Routine checks to schedule:
– Weekly review of bets and adherence to staking rules.
– Monthly bankroll recalculation and unit-size adjustment.
– Quarterly model or strategy audit: accuracy of probability estimates, edge persistence, and market fit.

Applying these practical systems keeps your staking disciplined, your emotions in check, and your bankroll positioned to benefit when the edge shows up over time.

Putting bankroll rules into practice

Discipline is the hardest part of betting but also the most valuable. Start small, document every bet, and treat your staking plan as a business rule rather than a suggestion. Make incremental adjustments only when data supports them: a reliable edge, persistent model accuracy, or a material bankroll change. When in doubt, err on the side of conservatism — smaller unit sizes and fractional-Kelly adjustments protect both capital and decision-making clarity. For a deeper primer on the math behind Kelly-based sizing, see Kelly criterion explained.
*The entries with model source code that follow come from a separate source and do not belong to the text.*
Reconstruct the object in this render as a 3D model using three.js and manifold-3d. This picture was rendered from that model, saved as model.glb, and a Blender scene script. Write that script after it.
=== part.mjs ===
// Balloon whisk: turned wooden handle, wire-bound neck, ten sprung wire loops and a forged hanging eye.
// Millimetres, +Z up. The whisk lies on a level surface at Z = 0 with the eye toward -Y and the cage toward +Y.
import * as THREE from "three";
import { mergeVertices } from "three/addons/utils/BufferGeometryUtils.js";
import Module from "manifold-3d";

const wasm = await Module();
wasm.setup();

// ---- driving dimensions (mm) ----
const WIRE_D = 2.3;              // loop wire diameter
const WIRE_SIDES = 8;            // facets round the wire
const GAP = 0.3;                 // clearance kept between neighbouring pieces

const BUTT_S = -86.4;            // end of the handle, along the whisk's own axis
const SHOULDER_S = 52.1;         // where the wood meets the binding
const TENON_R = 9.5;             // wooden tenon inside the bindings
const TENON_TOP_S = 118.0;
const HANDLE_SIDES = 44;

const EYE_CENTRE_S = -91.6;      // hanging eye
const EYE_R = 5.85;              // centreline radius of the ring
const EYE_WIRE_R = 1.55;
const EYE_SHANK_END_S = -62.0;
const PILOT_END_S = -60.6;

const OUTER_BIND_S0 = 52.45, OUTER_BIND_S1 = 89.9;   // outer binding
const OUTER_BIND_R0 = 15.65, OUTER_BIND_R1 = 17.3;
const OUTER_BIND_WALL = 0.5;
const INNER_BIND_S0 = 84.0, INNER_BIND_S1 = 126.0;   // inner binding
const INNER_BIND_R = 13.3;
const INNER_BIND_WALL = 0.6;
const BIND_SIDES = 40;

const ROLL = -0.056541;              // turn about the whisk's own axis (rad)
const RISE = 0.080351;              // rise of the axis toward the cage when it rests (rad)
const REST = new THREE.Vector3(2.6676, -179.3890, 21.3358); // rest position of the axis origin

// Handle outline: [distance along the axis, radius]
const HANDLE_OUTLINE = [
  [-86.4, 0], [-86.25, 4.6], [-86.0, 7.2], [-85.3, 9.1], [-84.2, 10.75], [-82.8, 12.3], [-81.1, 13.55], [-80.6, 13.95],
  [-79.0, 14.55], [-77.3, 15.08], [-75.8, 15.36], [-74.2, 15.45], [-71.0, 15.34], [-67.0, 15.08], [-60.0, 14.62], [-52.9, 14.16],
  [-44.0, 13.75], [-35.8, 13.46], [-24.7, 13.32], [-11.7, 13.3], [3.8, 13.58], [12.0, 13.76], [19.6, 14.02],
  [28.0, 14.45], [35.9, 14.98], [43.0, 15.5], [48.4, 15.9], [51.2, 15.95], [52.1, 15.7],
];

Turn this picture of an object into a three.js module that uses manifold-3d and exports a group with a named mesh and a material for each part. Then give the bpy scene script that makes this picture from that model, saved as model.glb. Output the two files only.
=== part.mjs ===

Frequently Asked Questions

How do I pick the right unit size for my bankroll?

Choose a unit as a fixed percentage of money you can afford to lose — commonly 1%–2% for conservative bettors and 3%–5% for more aggressive approaches. Define the bankroll before you start, express every stake in units, and only recalculate unit value at set intervals (monthly or after a 20%+ bankroll change), not after single wins or losses.
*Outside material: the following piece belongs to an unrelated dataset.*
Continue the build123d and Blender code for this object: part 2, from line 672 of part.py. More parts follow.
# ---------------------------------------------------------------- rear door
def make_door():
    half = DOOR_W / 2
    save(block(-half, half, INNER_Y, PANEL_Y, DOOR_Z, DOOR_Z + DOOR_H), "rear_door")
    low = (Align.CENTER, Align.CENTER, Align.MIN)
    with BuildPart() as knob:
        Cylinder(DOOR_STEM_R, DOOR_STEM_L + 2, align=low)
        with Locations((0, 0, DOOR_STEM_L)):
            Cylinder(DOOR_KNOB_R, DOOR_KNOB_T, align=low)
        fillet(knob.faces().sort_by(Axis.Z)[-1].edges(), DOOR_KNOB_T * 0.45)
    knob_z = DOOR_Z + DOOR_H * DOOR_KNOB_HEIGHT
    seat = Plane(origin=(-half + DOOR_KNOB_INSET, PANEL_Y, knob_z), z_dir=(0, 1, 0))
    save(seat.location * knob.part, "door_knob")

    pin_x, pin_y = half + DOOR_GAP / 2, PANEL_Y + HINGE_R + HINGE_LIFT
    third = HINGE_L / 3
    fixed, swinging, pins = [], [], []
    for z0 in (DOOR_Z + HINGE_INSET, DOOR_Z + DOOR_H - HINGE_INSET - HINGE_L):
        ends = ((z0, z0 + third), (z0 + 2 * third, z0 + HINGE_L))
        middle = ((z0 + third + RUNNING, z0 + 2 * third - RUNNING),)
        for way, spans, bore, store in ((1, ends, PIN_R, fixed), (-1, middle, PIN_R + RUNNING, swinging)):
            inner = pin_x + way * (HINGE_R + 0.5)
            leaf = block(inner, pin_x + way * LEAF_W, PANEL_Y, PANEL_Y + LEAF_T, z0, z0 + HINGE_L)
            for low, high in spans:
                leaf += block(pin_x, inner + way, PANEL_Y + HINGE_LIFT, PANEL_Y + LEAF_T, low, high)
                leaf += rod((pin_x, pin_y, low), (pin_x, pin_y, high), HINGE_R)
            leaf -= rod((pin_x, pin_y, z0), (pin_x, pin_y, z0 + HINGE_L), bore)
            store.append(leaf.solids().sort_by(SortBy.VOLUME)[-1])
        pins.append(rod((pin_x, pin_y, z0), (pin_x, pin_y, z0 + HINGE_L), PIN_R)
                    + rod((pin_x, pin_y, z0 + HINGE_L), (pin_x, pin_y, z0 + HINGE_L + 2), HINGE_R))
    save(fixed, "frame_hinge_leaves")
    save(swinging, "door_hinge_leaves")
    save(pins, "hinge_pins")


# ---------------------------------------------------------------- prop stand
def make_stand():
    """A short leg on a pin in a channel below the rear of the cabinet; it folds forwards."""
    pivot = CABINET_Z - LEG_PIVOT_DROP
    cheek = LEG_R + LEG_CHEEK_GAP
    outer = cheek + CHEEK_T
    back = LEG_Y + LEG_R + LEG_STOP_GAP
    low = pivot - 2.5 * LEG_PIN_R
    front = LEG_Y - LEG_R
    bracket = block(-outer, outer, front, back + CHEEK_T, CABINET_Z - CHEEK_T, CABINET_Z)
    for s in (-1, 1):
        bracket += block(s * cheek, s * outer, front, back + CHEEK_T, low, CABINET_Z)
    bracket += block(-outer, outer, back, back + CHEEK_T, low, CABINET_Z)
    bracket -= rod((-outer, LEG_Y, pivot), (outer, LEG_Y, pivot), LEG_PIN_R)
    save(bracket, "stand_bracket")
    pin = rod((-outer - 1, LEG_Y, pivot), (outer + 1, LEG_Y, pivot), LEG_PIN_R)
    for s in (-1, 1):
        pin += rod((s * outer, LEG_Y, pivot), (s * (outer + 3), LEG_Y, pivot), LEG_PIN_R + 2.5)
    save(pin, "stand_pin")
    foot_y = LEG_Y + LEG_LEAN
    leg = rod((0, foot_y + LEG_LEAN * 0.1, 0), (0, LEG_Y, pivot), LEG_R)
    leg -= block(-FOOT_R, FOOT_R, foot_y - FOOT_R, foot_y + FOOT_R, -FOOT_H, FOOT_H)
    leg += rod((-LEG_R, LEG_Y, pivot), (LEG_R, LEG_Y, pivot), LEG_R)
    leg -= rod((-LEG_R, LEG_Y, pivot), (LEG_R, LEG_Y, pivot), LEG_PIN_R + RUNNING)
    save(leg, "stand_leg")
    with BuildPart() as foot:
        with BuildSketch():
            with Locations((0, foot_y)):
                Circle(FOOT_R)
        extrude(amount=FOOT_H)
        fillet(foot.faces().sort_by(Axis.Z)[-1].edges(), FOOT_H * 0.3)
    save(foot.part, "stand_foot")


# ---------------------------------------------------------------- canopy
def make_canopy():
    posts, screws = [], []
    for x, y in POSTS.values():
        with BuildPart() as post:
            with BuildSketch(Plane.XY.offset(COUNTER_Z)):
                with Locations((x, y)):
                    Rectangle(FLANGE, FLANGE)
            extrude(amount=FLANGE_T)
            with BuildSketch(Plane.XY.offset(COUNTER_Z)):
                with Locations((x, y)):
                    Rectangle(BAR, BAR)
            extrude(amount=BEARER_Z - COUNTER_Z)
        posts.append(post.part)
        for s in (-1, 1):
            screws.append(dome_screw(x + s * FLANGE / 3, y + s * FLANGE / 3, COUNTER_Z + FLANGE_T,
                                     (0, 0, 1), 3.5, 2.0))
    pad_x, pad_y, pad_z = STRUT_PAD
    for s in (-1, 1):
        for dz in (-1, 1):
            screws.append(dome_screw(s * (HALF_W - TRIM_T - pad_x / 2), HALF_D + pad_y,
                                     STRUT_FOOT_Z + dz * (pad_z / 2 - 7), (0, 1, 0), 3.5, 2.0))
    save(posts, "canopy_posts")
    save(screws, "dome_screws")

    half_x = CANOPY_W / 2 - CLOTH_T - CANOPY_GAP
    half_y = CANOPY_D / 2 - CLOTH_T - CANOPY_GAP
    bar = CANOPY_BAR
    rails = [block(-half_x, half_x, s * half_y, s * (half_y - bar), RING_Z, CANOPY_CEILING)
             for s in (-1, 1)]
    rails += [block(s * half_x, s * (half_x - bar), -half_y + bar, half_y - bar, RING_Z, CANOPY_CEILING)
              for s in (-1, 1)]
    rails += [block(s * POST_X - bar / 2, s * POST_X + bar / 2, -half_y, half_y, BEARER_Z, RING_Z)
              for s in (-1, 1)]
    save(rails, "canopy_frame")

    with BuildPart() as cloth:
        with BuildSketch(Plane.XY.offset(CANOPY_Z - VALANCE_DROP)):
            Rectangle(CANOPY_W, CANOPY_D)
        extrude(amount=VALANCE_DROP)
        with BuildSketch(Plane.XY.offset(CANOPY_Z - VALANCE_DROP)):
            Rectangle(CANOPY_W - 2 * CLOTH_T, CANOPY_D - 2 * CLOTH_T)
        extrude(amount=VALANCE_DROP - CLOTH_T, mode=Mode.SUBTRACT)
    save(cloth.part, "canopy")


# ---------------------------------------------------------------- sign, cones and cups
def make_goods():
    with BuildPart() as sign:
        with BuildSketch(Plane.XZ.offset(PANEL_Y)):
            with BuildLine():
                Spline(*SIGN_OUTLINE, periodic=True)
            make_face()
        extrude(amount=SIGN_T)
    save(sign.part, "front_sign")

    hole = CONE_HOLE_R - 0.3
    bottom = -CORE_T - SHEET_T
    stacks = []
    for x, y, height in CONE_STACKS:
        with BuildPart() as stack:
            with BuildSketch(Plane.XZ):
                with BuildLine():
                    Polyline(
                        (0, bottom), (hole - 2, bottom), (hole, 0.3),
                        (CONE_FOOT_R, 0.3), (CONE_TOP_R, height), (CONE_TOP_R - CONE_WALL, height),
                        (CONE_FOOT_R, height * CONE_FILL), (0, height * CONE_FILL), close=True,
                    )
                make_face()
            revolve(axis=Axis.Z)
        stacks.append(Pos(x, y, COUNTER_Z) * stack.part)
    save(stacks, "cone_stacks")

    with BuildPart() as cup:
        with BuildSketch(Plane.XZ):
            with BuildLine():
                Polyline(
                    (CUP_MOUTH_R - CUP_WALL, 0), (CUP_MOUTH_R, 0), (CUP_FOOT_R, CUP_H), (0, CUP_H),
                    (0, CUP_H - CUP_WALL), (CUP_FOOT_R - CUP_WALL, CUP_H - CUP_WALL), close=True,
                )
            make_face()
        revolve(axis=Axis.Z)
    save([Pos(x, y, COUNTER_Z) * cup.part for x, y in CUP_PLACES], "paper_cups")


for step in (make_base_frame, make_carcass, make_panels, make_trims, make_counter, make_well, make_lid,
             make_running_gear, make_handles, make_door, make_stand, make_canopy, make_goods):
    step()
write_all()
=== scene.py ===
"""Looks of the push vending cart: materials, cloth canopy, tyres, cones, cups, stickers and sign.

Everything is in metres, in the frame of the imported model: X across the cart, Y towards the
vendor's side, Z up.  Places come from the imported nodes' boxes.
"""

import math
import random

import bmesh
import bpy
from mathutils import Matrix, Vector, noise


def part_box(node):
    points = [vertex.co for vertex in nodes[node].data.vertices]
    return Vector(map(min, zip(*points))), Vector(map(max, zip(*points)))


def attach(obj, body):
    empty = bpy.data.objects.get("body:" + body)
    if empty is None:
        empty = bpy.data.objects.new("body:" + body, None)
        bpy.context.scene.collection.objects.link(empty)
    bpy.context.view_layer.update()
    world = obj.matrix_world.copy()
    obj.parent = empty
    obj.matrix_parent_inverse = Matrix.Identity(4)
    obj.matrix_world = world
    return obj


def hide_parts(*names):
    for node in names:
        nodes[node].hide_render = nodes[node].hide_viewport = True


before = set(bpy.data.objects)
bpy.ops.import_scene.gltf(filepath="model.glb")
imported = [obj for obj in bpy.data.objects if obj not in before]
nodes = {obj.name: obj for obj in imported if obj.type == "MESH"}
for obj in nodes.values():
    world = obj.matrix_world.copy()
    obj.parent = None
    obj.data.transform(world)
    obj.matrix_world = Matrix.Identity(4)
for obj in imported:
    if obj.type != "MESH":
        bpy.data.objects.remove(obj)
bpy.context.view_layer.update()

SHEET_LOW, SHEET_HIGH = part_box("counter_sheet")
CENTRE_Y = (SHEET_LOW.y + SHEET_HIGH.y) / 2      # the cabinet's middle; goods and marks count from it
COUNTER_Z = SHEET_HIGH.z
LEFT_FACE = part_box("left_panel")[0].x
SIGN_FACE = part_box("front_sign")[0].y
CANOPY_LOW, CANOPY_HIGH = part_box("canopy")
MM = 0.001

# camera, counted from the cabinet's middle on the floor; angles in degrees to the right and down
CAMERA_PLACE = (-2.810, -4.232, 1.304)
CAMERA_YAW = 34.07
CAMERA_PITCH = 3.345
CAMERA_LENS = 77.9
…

Is the Kelly criterion suitable for soccer betting?

Kelly can be useful if you have a well-tested probability model and consistent edges. Full Kelly often leads to high volatility, so most recreational bettors use fractional Kelly (e.g., 1/2 or 1/4 Kelly), Kelly as a ceiling, or a hybrid approach tied to confidence tiers. If your probability estimates are informal, prefer proportional or tiered staking to limit damage from misestimation.

What should I do during a long losing streak?

Implement predefined drawdown rules: pause and audit after set thresholds (for example, review at 10% drawdown, cut unit size by 50% at 20%, and stop to reassess at 30%). Use daily/weekly loss limits to prevent tilt, run a focused audit of recent bets and model assumptions, and consider a cooling-off period before resuming full staking. The aim is to protect capital and verify whether the edge still exists.